C'est très intéressant et c'est de Jean-Louis Bruguière (un pote à Gérard de Villiers, semble-t-il).
C'est vrai que la liberté et l'information, c'est très dangereux. Et quant à la vision "consumériste" de Google (ça veut dire quoi, au juste ?), c'est bien vrai qu'elle devrait être remplacée par une bonne vieille logique d'Etat : nationalisez Google, et que tout ça soit géré par le gouvernement !
Ça ne vous rappelle rien ? J'emprunte à Wikipédia :
"De 2002 à mars 2007, date à laquelle, atteint par la limite d'âge, il quitte ses fonctions, Jean-Noël Jeanneney est président de la Bibliothèque nationale de France. À ce poste, il se manifeste en particulier dans son offensive contre le risque de monopole du projet, annoncé par Google en 2004, de numérisation massive et de mise en ligne, dans sa bibliothèque numérique dénommée Google Books, d'ouvrages conservés dans quatre bibliothèques anglo-saxonnes. Un article publié dans Le Monde, puis l'essai Quand Google défie l'Europe : plaidoyer pour un sursaut (2005, 2006, 2010), traduit en quinze langues, dénoncent le risque pour la diversité culturelle de laisser le monopole au projet d'une entreprise commerciale privée qui accorde un poids disproportionné à la langue anglaise, et dont l'organisation des documents repose sur les algorithmes secrets du moteur de recherche et est notoirement influencée par la publicité. Il lance un appel à une contre-offensive européenne, sous la forme d'une Bibliothèque numérique européenne, multilingue, gratuite et reposant sur une hiérarchisation transparente des documents. Ce projet ayant reçu le soutien des institutions européennes, la BNF développe un prototype qu'il a dénommé Europeana, dont la version bêta a été mise en ligne en mars 2007 à l'occasion du Salon du livre de Paris, et la version définitive en novembre 2008."

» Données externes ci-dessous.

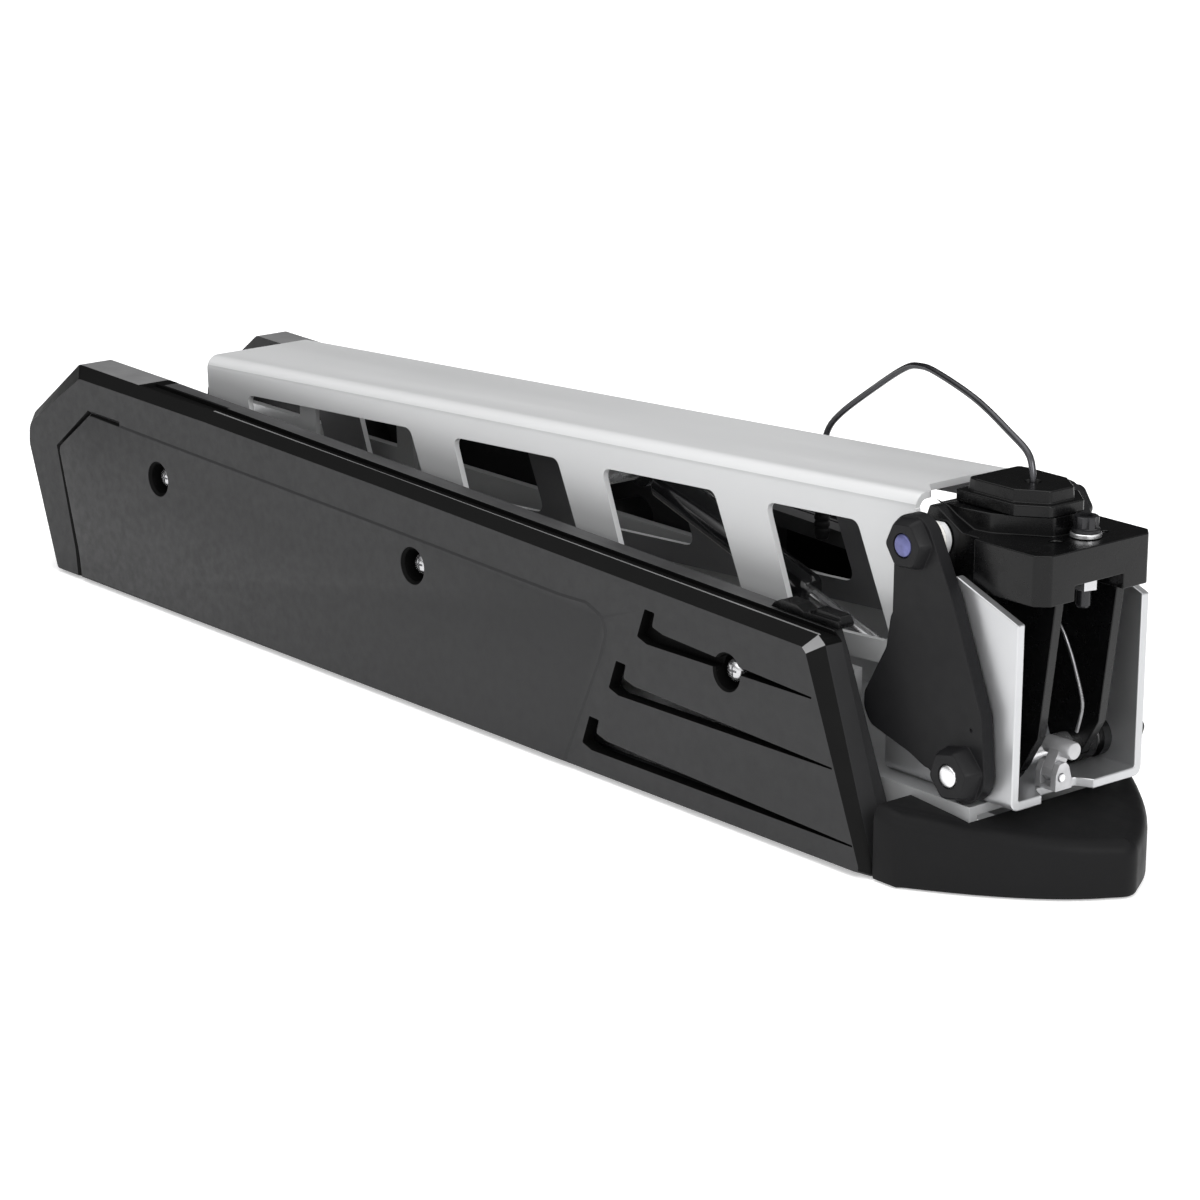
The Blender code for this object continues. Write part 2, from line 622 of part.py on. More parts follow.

Heureusement qu'on a Europeana ! Qu'est-ce qu'on ferait sans elle ?
Notons tout de même que ceux qui prônent à tout-va la "diversité culturelle" sont les plus acharnés défenseurs de "l'exception culturelle"... Mais on n'en est pas à une contradiction près
(*) et tant que vous y êtes, ne manquez pas son billet passionnant sur l'histoire des containers.